In the listing below, locate the line that contains "# ---- placing" and the line that contains "obj.matrix_parent_inverse = Matrix.Identity(4)". Restate word for word those two lines and every line between them, and nothing else.

:: DATA LINES

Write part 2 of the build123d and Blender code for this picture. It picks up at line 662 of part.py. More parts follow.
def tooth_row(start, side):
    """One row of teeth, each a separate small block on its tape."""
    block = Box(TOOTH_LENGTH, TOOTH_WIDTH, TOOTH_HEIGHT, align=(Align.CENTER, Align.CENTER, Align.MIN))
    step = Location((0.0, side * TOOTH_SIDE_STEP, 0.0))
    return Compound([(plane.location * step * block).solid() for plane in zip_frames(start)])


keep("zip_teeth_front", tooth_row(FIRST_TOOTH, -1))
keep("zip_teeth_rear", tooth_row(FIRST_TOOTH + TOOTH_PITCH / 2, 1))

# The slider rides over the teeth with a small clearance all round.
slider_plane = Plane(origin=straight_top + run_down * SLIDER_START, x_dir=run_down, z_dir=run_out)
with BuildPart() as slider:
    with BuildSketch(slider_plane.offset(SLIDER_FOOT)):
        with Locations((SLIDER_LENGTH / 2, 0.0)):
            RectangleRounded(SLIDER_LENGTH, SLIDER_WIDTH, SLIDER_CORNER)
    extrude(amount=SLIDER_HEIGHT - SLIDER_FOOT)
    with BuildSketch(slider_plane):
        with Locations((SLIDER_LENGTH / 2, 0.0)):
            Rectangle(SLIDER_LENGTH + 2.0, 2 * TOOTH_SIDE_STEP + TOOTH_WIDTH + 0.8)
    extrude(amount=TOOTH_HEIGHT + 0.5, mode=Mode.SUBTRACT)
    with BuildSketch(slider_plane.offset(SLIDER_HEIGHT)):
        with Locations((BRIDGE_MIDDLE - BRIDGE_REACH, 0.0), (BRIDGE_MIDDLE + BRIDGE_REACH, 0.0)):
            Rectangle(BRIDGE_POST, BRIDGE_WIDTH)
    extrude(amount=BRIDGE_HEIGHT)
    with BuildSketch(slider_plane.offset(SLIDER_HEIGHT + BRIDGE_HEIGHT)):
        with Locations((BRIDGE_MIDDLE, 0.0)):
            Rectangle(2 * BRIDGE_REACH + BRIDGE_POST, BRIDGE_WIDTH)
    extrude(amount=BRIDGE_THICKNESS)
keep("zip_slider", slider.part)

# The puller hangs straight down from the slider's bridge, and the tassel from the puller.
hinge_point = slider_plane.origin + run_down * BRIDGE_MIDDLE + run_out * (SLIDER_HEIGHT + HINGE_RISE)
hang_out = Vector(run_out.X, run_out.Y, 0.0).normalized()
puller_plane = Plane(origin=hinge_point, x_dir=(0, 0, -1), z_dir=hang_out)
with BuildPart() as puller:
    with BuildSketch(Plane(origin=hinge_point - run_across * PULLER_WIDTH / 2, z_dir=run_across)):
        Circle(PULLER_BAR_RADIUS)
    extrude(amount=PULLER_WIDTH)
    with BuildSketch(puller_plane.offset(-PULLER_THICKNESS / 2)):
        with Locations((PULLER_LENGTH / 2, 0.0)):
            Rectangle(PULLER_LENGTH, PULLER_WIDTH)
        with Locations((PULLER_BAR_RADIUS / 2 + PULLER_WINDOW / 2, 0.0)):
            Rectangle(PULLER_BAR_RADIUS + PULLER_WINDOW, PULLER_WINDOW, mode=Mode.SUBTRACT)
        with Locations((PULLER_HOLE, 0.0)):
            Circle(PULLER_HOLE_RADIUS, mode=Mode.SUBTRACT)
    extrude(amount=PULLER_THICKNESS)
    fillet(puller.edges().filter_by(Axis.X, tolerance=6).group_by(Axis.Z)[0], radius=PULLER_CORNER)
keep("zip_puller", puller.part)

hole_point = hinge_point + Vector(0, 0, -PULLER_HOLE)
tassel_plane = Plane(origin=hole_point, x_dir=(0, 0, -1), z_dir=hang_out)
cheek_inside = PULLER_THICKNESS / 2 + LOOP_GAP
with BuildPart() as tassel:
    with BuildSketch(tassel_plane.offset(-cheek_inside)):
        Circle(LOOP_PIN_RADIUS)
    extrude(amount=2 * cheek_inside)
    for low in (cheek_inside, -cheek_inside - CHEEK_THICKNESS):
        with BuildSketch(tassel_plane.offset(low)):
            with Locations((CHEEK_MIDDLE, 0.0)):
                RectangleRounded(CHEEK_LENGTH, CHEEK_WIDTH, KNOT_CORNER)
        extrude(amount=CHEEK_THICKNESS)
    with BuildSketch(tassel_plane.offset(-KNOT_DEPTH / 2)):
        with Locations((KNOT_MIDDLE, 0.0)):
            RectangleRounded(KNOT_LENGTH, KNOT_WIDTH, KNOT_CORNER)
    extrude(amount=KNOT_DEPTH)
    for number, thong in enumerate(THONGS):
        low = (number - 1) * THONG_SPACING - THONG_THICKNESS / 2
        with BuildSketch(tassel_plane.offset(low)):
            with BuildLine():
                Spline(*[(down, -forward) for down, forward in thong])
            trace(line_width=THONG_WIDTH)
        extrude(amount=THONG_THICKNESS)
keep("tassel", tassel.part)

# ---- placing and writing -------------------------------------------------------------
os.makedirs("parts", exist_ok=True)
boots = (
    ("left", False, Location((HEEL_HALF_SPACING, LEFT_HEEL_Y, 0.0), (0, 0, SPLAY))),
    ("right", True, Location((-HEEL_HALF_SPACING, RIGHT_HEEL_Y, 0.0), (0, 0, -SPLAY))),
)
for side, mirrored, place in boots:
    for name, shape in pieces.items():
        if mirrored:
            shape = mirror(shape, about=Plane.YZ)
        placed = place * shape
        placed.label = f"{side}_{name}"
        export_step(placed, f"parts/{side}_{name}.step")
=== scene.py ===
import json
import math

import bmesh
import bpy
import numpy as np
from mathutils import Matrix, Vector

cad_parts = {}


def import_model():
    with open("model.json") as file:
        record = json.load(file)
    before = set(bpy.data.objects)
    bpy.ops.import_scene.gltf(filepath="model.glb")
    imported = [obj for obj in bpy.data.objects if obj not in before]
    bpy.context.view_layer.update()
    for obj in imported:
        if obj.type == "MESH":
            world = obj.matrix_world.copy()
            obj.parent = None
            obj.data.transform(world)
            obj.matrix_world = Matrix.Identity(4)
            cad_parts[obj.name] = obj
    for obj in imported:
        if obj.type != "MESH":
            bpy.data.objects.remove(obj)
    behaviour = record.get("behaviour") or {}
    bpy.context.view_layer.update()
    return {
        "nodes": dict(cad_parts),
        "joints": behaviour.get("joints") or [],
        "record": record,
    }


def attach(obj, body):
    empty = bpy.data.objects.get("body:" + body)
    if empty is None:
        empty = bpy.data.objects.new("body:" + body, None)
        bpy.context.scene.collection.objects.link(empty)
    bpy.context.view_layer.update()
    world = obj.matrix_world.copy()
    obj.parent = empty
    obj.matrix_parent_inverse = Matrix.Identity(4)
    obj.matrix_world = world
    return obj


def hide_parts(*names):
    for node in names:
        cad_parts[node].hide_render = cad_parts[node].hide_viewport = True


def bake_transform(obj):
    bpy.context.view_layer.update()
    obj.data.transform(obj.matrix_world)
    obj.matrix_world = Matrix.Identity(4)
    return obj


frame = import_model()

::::

- ANSWER TO THE EXERCISE
# ---- placing and writing -------------------------------------------------------------
os.makedirs("parts", exist_ok=True)
boots = (
    ("left", False, Location((HEEL_HALF_SPACING, LEFT_HEEL_Y, 0.0), (0, 0, SPLAY))),
    ("right", True, Location((-HEEL_HALF_SPACING, RIGHT_HEEL_Y, 0.0), (0, 0, -SPLAY))),
)
for side, mirrored, place in boots:
    for name, shape in pieces.items():
        if mirrored:
            shape = mirror(shape, about=Plane.YZ)
        placed = place * shape
        placed.label = f"{side}_{name}"
        export_step(placed, f"parts/{side}_{name}.step")
=== scene.py ===
import json
import math

import bmesh
import bpy
import numpy as np
from mathutils import Matrix, Vector

cad_parts = {}


def import_model():
    with open("model.json") as file:
        record = json.load(file)
    before = set(bpy.data.objects)
    bpy.ops.import_scene.gltf(filepath="model.glb")
    imported = [obj for obj in bpy.data.objects if obj not in before]
    bpy.context.view_layer.update()
    for obj in imported:
        if obj.type == "MESH":
            world = obj.matrix_world.copy()
            obj.parent = None
            obj.data.transform(world)
            obj.matrix_world = Matrix.Identity(4)
            cad_parts[obj.name] = obj
    for obj in imported:
        if obj.type != "MESH":
            bpy.data.objects.remove(obj)
    behaviour = record.get("behaviour") or {}
    bpy.context.view_layer.update()
    return {
        "nodes": dict(cad_parts),
        "joints": behaviour.get("joints") or [],
        "record": record,
    }


def attach(obj, body):
    empty = bpy.data.objects.get("body:" + body)
    if empty is None:
        empty = bpy.data.objects.new("body:" + body, None)
        bpy.context.scene.collection.objects.link(empty)
    bpy.context.view_layer.update()
    world = obj.matrix_world.copy()
    obj.parent = empty
    obj.matrix_parent_inverse = Matrix.Identity(4)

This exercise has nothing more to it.